NEW YORK — For 2004, Guerlain has a whole new attitude for its venerable Shalimar fragrance.

The brand, which will introduce a flanker to the original scent in March, is taking the opportunity to put forth three new faces for the fragrance: model Patti Hansen and her daughters, Theodora and Alexandra Richards.

“For our U.S. business, 2004 is a year that we will be focusing on fragrance — both putting forth the new Guerlain and putting a new emphasis on a classic,” noted Renato Semerari, worldwide chief executive officer of Guerlain. “We wanted to go forward with a big bang in the U.S., and the nature of our brand has always been to build strong classics.”

The renewed focus on Shalimar started about 18 months ago, noted Camille McDonald, president and ceo of Guerlain and Givenchy in the U.S. “Shalimar is a powerful icon in the U.S., and we wanted to reinterpret it for a new generation,” said McDonald. “We chose to do that in two ways: by creating a new ad campaign that celebrates generations, and by releasing a flanker scent, Shalimar Light, that is intended to draw new users to the brand — especially those 25 to 35 years old — as well as entice existing consumers. In fact, Shalimar Light will capitalize on the biggest strength of Shalimar: the customer’s relationship to the scent as a fragrance that gets passed on from one generation to another.”

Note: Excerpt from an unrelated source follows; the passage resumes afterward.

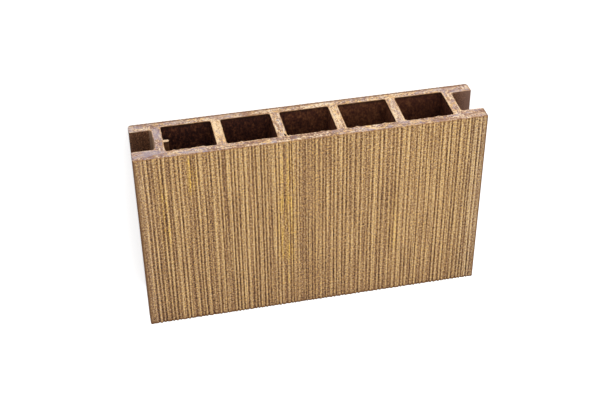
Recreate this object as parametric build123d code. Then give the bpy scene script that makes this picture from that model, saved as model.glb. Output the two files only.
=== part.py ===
"""A short sample of hollow composite deck board, one extruded piece.

The board lies flat: its width along X, its length along Y, its thickness along Z. The origin is on
the underside, below the middle of the board. The brushed walking face is on top.
"""

import os

from build123d import *

# The board's overall size, in millimetres
board_width = 140.0
board_thickness = 25.0
board_length = 83.0

# The two wide walls: the walking face's on top, the base's against the joists
top_wall = 4.1
base_wall = 3.8
# How much further in the base stops than the walking face, on each side
base_setback = 0.6

# The hollow core between the two side grooves
chamber_count = 5
web_thickness = 3.6

# The clip groove along each side, and the lips above and below it
groove_depth = 9.2
top_lip = 6.3
base_lip = 5.4

# The small marker rib along the outermost chamber, on its side wall
rib_reach = 2.2
rib_thickness = 1.2
rib_height = 13.8
rib_tip_radius = 0.4

# Roundings of the extruded corners
top_arris_radius = 0.7
base_arris_radius = 1.5
top_lip_radius = 0.7
base_lip_radius = 0.4
groove_root_radius = 1.2
chamber_radius = 0.9

core_width = board_width - 2 * groove_depth
chamber_width = (core_width - (chamber_count + 1) * web_thickness) / chamber_count
chamber_height = board_thickness - top_wall - base_wall
chamber_pitch = chamber_width + web_thickness


def outline():
    """The section's outer profile, with its lips and grooves, as a rounded polygon."""
    top_edge = board_width / 2
    base_edge = top_edge - base_setback
    groove_floor = core_width / 2
    groove_top = board_thickness - top_lip
    right_side = [
        (top_edge, board_thickness, top_arris_radius),
        (top_edge, groove_top, top_lip_radius),
        (groove_floor, groove_top, groove_root_radius),
        (groove_floor, base_lip, groove_root_radius),
        (base_edge, base_lip, base_lip_radius),
        (base_edge, 0, base_arris_radius),
    ]
    left_side = [(-x, z, radius) for x, z, radius in reversed(right_side)]
    corners = right_side + left_side
    points = [(x, z) for x, z, radius in corners]
    radii = [radius for x, z, radius in corners]
    return make_face(FilletPolyline(*points, radius=radii, close=True).edges())


def chambers():
    """The row of hollows that run through the core."""
    middle_height = base_wall + chamber_height / 2
    row = GridLocations(chamber_pitch, 1, chamber_count, 1)
    hollow = RectangleRounded(chamber_width, chamber_height, chamber_radius)
    return Pos(0, middle_height) * row * hollow


def marker_rib():
    """The rib's section, rooted in the middle of the side web and rounded at its tip."""
    root = core_width / 2 - web_thickness / 2
    length = web_thickness / 2 + rib_reach
    rib = RectangleRounded(length, rib_thickness, rib_tip_radius)
    return Pos(root - length / 2, rib_height) * rib


def deck_board():
    """The whole board: its section pushed out both ways along the length."""
    section = outline() - chambers() + marker_rib()
    return extrude(Plane.XZ * section, amount=board_length / 2, both=True)


os.makedirs("parts", exist_ok=True)
export_step(deck_board(), "parts/deck_board.step")
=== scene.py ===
"""The looks of a short sample of hollow composite deck board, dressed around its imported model.

The board is one extruded piece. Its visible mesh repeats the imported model's section, read from the
model's own end, and adds what a brush and a saw leave: ridges along both wide faces, worn and
ragged edges at the cuts, and pores in the sawn ends. Lengths are in metres and places in the
frame's own axes.
"""

import math

import bmesh
import bpy
import numpy as np
from mathutils import Matrix, Vector
from mathutils.geometry import delaunay_2d_cdt
from mathutils.kdtree import KDTree


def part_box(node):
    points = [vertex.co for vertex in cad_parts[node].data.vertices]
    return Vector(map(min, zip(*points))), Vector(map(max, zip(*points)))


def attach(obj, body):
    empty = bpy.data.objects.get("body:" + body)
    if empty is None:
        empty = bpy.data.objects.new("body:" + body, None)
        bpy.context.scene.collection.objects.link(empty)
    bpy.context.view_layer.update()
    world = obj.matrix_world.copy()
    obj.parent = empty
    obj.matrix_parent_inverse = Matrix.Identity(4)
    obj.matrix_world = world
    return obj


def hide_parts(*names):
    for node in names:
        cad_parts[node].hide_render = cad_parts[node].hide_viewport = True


MM = 0.001
NODE = "deck_board"
BODY = "root"
SEED = 4

# Mesh spacing, by what lies there
FACE_STEP = 0.17 * MM
BASE_STEP = 0.36 * MM
SKIN_STEP = 0.48 * MM
CHAMBER_STEP = 0.30 * MM
CAP_STEP = 0.70 * MM
CAP_SCATTER = 0.32 * CAP_STEP
LONG_STEP = 2.1 * MM
CHAMBER_LONG_STEP = 10.0 * MM
NEAR_CUT = np.array([0.0, 0.12, 0.35, 0.80]) * MM
WELD = 0.001 * MM
SHARP_ANGLE = math.radians(60)
# A Mix node's sockets for colours and for numbers: both inputs and the result
MIX_COLOURS = (6, 7, 2)
MIX_NUMBERS = (2, 3, 0)

# The brushed lines of the wide faces: their pitch and how uneven it is, depth and half width
RIDGES = (1.58 * MM, 0.32, 0.42 * MM, 0.42 * MM)
SCRATCHES = (1.15 * MM, 0.15, 0.28 * MM, 0.27 * MM)
BASE_RIDGES = (1.58 * MM, 0.16, 0.28 * MM, 0.42 * MM)
# How far each line wanders to the sides, in half widths
WANDER = 0.30
# How deep the lines may cut in all, and how much is left uncut along the crests
MAX_DEPTH = 0.44 * MM
CREST_DEPTH = 0.08 * MM
# The rounded arris beside the walking face, where the ridges run out
ARRIS = 0.7 * MM
FACE_ZONE = 0.6 * ARRIS

# Where the brush's lines run closer together or wider apart: the middle x, the reach, the change
PITCH_CHANGES = (
    (0.008, 0.009, -0.22),
    (-0.028, 0.010, 0.22),
    (-0.044, 0.005, -0.25),
    (0.064, 0.008, 0.15),
)

# Golden streaks on the walking face: the middle (x, y), the half width and half length, the strength
GOLDEN_STREAKS = (
    ((0.0485, -0.0310), (0.0025, 0.0110), 1.0),
    ((0.0600, -0.0120), (0.0022, 0.0230), 0.6),
    ((0.0115, -0.0040), (0.0045, 0.0400), 0.6),
    ((-0.0330, 0.0080), (0.0030, 0.0260), 0.2),
)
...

Shalimar Light was created by Jean-Paul Guerlain, whose grandfather, Jacques Guerlain, created the classic juice in 1925. The classic Shalimar is a soft oriental, with top notes of bergamot and citrus; a middle note of jasmine flower, and a drydown of dark vanilla, woods and spices. Shalimar Light, a fresh, floral amber, has top notes of high tech bergamot (intended to be “transparent and luminous,” said McDonald); a middle note of jasmine petals, and a drydown of luminous vanilla. Packaging for Shalimar Light is slightly modified from the traditional Shalimar eau de toilette bottle. The traditional bottle is clear glass with a cap of solid blue, while Shalimar Light’s glass bottle is edged in blue and topped with a translucent blue cap.

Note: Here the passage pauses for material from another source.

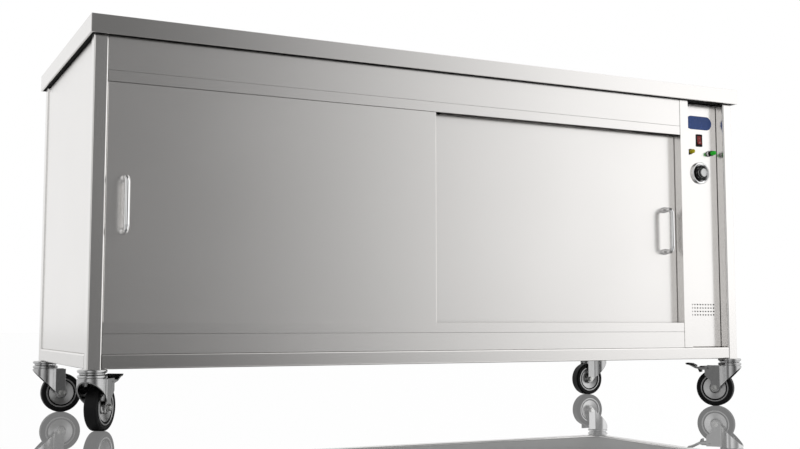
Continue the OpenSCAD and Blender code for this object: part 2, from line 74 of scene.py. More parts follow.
camera_data = bpy.data.cameras.new("studio_camera")
camera_data.lens = CAMERA_LENS
camera_data.sensor_width = 36
camera = bpy.data.objects.new("studio_camera", camera_data)
bpy.context.collection.objects.link(camera)
corner = Vector((worktop_low.x, worktop_low.y, 0))
camera.location = corner + CAMERA_OFFSET + Vector((0, 0, CAMERA_HEIGHT))
camera.rotation_euler = (pi / 2 + CAMERA_TILT, 0, -CAMERA_YAW)
bpy.context.scene.camera = camera
print("camera at", [round(v, 3) for v in camera.location])

# %% [markdown]
# ## Small helpers for modelling
#
# Every piece starts as a primitive or a chain of points, is shaped in edit mode, and is finished
# with modifiers. These helpers do what a hand does between those steps.

# %% Selecting and settling
def let_go():
    """Leave edit mode and deselect every object."""
    if bpy.context.object and bpy.context.object.mode != "OBJECT":
        bpy.ops.object.mode_set(mode="OBJECT")
    bpy.ops.object.select_all(action="DESELECT")


def hold(piece):
    """Make one object the only selected one."""
    let_go()
    piece.select_set(True)
    bpy.context.view_layer.objects.active = piece


def remove(piece):
    """Throw away a piece that is no longer needed."""
    bpy.data.objects.remove(piece)


def settle(piece):
    """Put the piece's place, turn and scale into its mesh."""
    hold(piece)
    bpy.ops.object.transform_apply(location=True, rotation=True, scale=True)
    return piece


def pick(piece, test, kind="FACE"):
    """Enter edit mode with the faces or edges selected that pass a test on their place."""
    hold(piece)
    bpy.ops.object.mode_set(mode="EDIT")
    bpy.ops.mesh.select_mode(type=kind)
    bpy.ops.mesh.select_all(action="DESELECT")
    bpy.ops.object.mode_set(mode="OBJECT")
    mesh = piece.data
    if kind == "FACE":
        for face in mesh.polygons:
            face.select = test(face.center, face.normal)
    else:
        for edge in mesh.edges:
            edge.select = test(*[mesh.vertices[i].co for i in edge.vertices])
    bpy.ops.object.mode_set(mode="EDIT")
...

This story first appeared in the January 9, 2004 issue of WWD. Subscribe Today.

Shalimar Light, which will be a permanent addition to the brand, will be available in two eau de toilette sizes: 1.7 oz. for $50 and 2.5 oz. for $60, as well as a 6.8-oz. body lotion for $45 and a 6.8-oz. shower gel for $40. Both fragrances will be available in about 2,000 U.S. department and specialty store doors in early March.

The ad campaign, with the tag line “a new generation rocks a classic,” breaks in April fashion, beauty and lifestyle magazines, including In Style, Vogue, Cosmopolitan and Lucky. It was photographed by Regan Cameron, and its art directors were Giovanni Russo of No. 11 and Tho Van Tran of Air Agency. The ad is for the U.S. market only.

“The dual generations of Patti Hansen with her daughters mirror the two Shalimars — bridging generations who have the same love of classic and contemporary, style and quality, innovation and permanence,” said McDonald. The ad targets two demographics, and communicates the brand values of elegance, style, love and intense emotion, as well as a rock ’n’ roll lifestyle that conveys luxury, opulence and contemporary style.” The last Shalimar ad campaign was created in 2000.

Sources estimate that the new Shalimar juice, combined with the original, will do upward of $20 million at retail in the U.S. in 2004, and that the brand will spend upward of $2 million in the 2004 calendar year on the print ad campaign.